Committee for a Responsible Federal Budget

CBO: Fixing the Debt Could Increase Average Income by $6,000 Per Person

While some recent commentators have suggested Americans stop worrying about our debt, evidence shows there is a significant upside to addressing our unsustainable fiscal situation. Recently, the Congressional Budget Office (CBO) estimated that restoring the debt-to-GDP ratio to its historic average in three decades could increase per-person income that year by $6,000, a 6.5 percent increase. Relying on pro-growth policies to fix the debt could increase income even further.

As our readers know well, federal debt is currently at a post-war record level of 78 percent of GDP and under current law is headed to 152 percent of GDP by 2048. This high and rising debt has a number of negative consequences, including higher interest payments, reduced fiscal space, rising interest rates, and an increased risk of fiscal crisis. Rising debt also "crowds out" productive private investment, as investors divert an increasing share of their savings toward purchasing government bonds.

By CBO's estimate, every $1 increase in deficits reduces private domestic investment by 15 to 50 cents and increases foreign holdings of American assets by another 20 to 25 cents. Both of these phenomena lead to slower income growth for American workers and investors. Fortunately, there is an upside – slowing the growth of debt can actually accelerate income growth.

Under current law, CBO projects that real Gross National Product (GNP) per capita – a proxy for average income – will grow from $63,000 today to $92,000 (in 2019 dollars) by 2048. If policymakers simply stabilize the debt at today's high levels of 78 percent of GDP, CBO projects per-person income will rise to $96,000. That's a $4,000 (4.3 percent) increase in income per person, per year.

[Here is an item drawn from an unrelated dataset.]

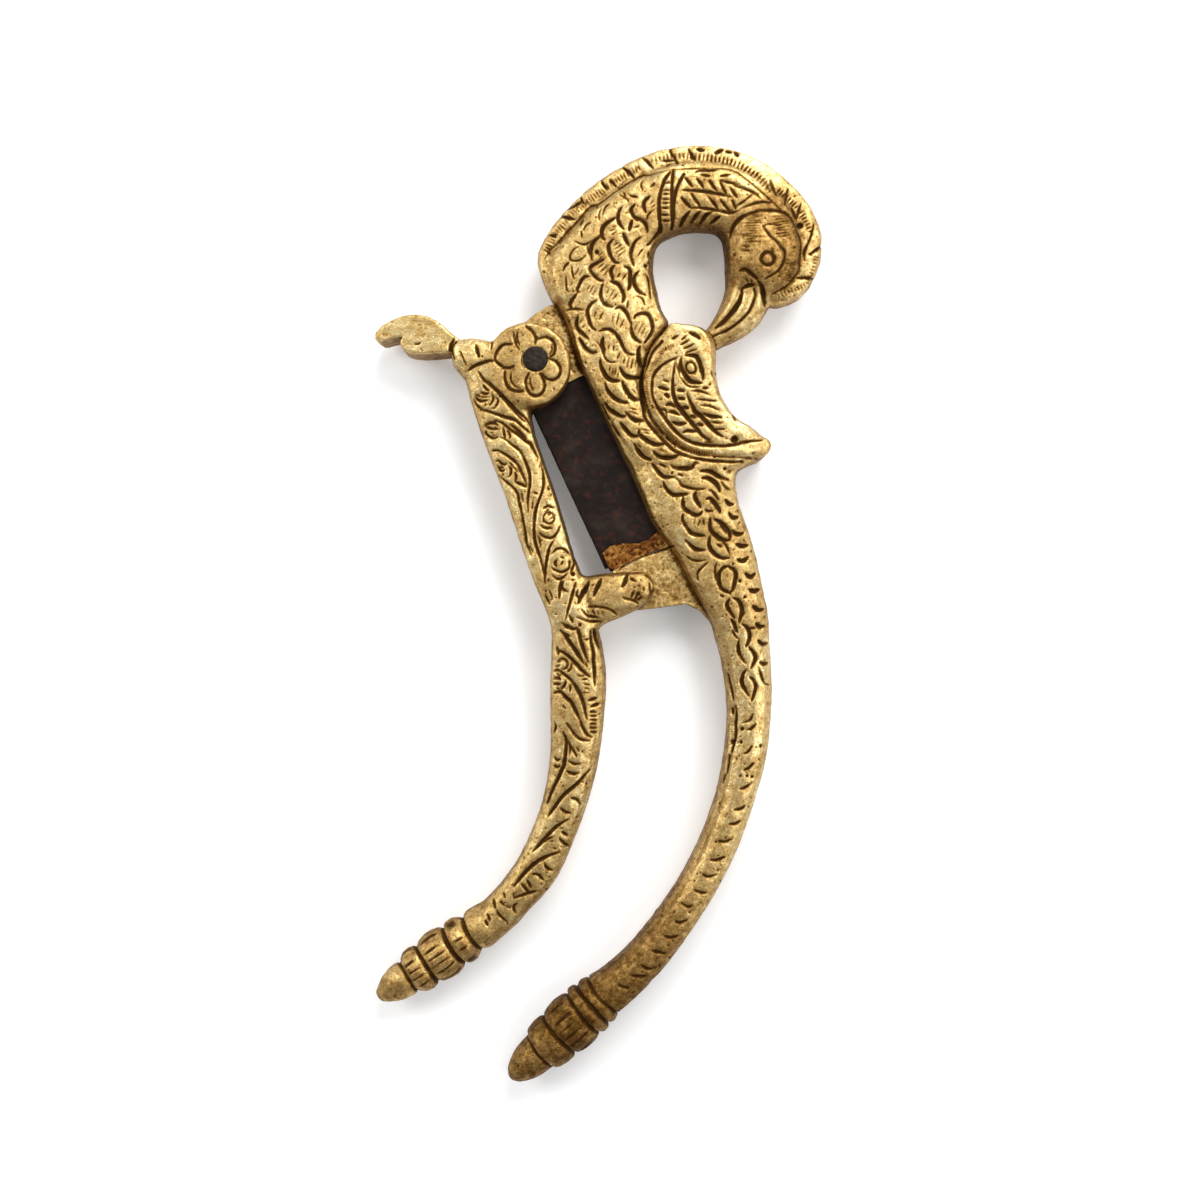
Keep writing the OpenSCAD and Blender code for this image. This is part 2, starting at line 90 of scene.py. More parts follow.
# %% [markdown]
# ## One skin for each casting
# Each lever was poured in one piece, so no seam shows between its head, neck and body. The CAD solids only
# touch each other. A voxel remesh melts them into one even skin, as wax would run together in the mould,
# and smoothing takes away the flat facets. Smoothing forward and then a little backward keeps the size.

# %% Join the solids of a casting
GROW_MM = 0.03              # neighbours overlap by twice this, so that the remesh sees one solid
VOXEL_MM = 0.19


def grown_solids(names):
    """A mesh in mm of these CAD nodes, each grown a little."""
    joined = bmesh.new()
    passing = bpy.data.meshes.new("passing")
    for name in names:
        solid = bmesh.new()
        solid.from_mesh(frame["nodes"][name].data)
        bmesh.ops.scale(solid, vec=(1 / MM, 1 / MM, 1 / MM), verts=solid.verts)
        bmesh.ops.remove_doubles(solid, verts=solid.verts, dist=0.001)
        bmesh.ops.recalc_face_normals(solid, faces=solid.faces)
        solid.normal_update()
        for vertex in solid.verts:
            vertex.co += vertex.normal * GROW_MM
        solid.to_mesh(passing)
        solid.free()
        joined.from_mesh(passing)
    mesh = bpy.data.meshes.new("grown")
    joined.to_mesh(mesh)
    joined.free()
    return mesh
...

If policymakers were able to gradually reduce the debt-to-GDP ratio to its historic average of 41 percent of GDP – as users can do with our Debt Fixer tool – CBO estimates per person income would increase to $98,000. That's $6,000 per person per year, a roughly 6.5 percent increase.

Actual growth from deficit reduction could be even greater if the deficit-reducing policies themselves are pro-growth. For example, changes to Social Security that encourage productive aging, reforms to the tax code that close distorting loopholes, improvements to welfare or disability programs which help people to return to work, or increases in (especially higher-skilled) immigration can all boost future incomes both by reducing deficits and promoting work or investment.

While the economy has been growing rapidly, few economists or forecasters expect this rapid growth rate to last – certainly not on its own.

Policymakers who want to ensure strong income gains along with further economic growth should work on putting the debt on a downward sustainable path. Doing so would not only avoid the downside risks of high debt but also improve Americans' standard of living.